Few of the emcees are especially hot right now (i.e., no Drake, Lil Wayne or Gucci Mane), with most coming from late '90s/early 2000s ''True School'' era, of which both Pat Carney and Auerbach are fans.
Cootchie, featuring Ludacris and the ghost of Ol' Dirty Bastard, opens the disc and pretty much sets the template with a big reverbed When the Levee Breaks-style backbeat (Carney's loping style on drums is perfect for hip-hop beats).
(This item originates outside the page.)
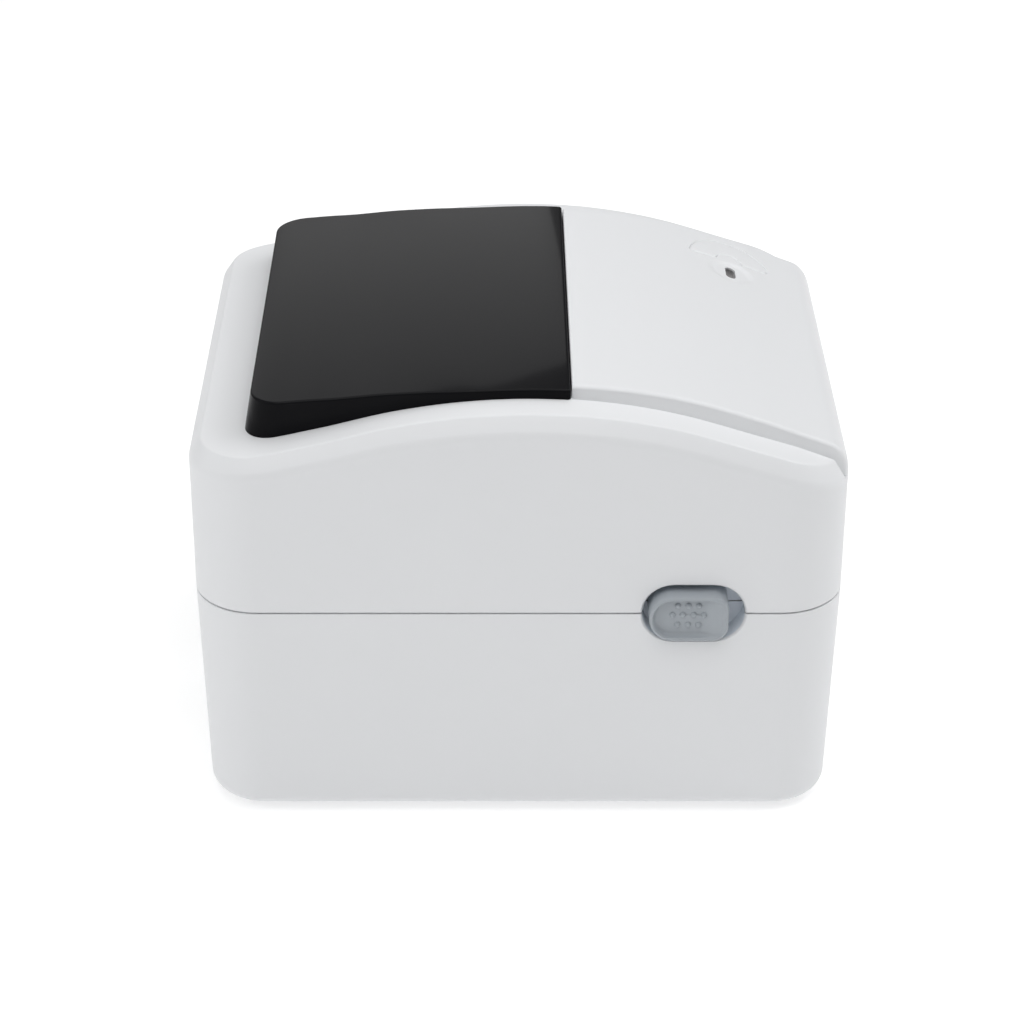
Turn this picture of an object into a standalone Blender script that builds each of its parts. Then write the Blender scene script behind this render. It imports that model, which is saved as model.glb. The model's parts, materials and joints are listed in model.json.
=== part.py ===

Auerbach drops bass lines, melodic guitar licks and piano and organ riffs, some played like looped samples, while the emcees spit humorous verses about a woman's prized nether regions.
Among the disc's best tracks are Dollaz & Sense, with Pharoahe Monch and RZA rapping smoothly over a syncopated groove and Auerbach wailing the hook; and the rapper-less Why I Can't Forget Him, featuring former Roc-a-Fella hookstress Nicole Wray, a funky hip-hop flavored R&B tune with some nice noirish riffs and atmospheric touches. Mos Def's On the Vista sounds like a bonus track from his recent The Ecstatic, with a few piano chords and his impressionistic lyrics.
Wu-Tang favorite Raekwon lays down one of his usual detail-filled tales of crack cooking and urban survival on Stay Off the F------ Flowers, and the contrasting styles of mellow emcee Q-Tip and Billy Danze of hyper-aggressive underground duo M.O.P. dovetail nicely on Hope You're Happy, featuring a familiar big blues-rock riff. Jay-Z sound-alike NOE makes the most of his solo track Hard Times over a slinky, head-nodding beat and bass line.
Blakroc probably won't be a game-changer for any of the parties involved, but it does work as a side project, a solid collection of musicians and artists hanging out in the studio and apparently having a good time.